Member of the South Dakota Senate from Kingsbury County
- In office 1967–1992

Personal details
- Born: Henry A. Poppen February 12, 1922 De Smet, South Dakota, U.S.
- Died: April 13, 2005 (aged 83) De Smet, South Dakota, U.S.
- Spouses: ; Lorna Meyer ​ ​(m. 1952; died 1980)​ ; Grace Hill ​ ​(m. 1981; died 1995)​ ; Dee Lentsch ​(m. 1996)​
- Relatives: Tony Venhuizen (grandson)

= Henry Poppen =

American politician (1922–2005)

Henry A. Poppen (February 12, 1922 – April 13, 2005) was an American politician and farmer who served as a member of the South Dakota Senate from 1967 to 1992.

== Early life and career (1922–1959) ==
Henry A. Poppen was born on February 12, 1922, at the home of his parents, Otto and Sena Poppen, located northwest of De Smet, South Dakota. He received a preliminary education at rural schools and, in 1939, graduated from Willow Lake High School. He was an alumnus of Huron University, graduating in 1949. On October 26, 1952, Poppen married Lorna Meyer, and they had two children together: Elizabeth and Nanette. she died in 1980. A year later, he remarried to Grace Hill on January 3. After her death in 1995, Poppen married Dee Lentsch on February 12, 1996. Poppen was crew leader of the 1959 United States Census of Agriculture and the 1960 United States census for Kingsbury County and parts of Beadle County. From 1960 to 1965, Poppen served as chairman of the Kingsbury County Republican Party.

== South Dakota Senate (1967–1992) ==
Poppen announced his campaign for the South Dakota Senate in February 1966, seeking the Republican Party nomination to represent the newly-created 7th district. The district covered the counties of Hamlin, Kingsbury, and Miner. He ran against the incumbent, Oscar L. Anderson, in the primary. Poppen ended up defeating Anderson in the primary by over 12%. In the general election, his Democratic opponent was Merwyn H. Walter, a farmer and state senator from Roswell, whom he defeated by around 16%.

After being sworn in as a legislator, Poppen hired his brother and another man to manage his farm. In February 1967 Poppen introduced SJR 7, a joint resolution to exempt all farm structures, with the exception of personal residences and industrial structures, on agricultural land from property taxes. Later that month Poppen, alongside fellow Senator John Foster, introduced a bill that would exempt the Homestake Mining Company. In December 1967, Poppen sponsored a joint resolution which promoted a proposed a constitutional amendment that would allow governments of counties to adopt a council–manager form. The resolution was proposed amid a time where legislators were in favor of modifying county governments; according to a survey by the Associated Press, 70% of legislators supported a constitutional amendment that would reorganize counties. Despite this, the bill failed to garner enough support and died in the Senate County and Municipal Affairs Committee.

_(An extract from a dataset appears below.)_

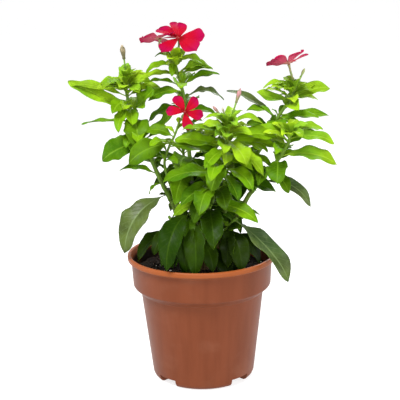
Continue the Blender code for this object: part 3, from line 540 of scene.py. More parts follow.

Also in December 1967, Poppen filed a bill to abolish the justice of the peace and constable positions for townships. If passed, those who hold those offices would continue until either their terms expired or January 1, 1969. As well, he introduced a measure that would make it harder for city officials to be recalled, applying to mayors, aldermen, and commissioners. Poppen claimed that most recall elections are centered around "personality clashes" rather than political issues. The measure passed in a 31–2 vote the following month.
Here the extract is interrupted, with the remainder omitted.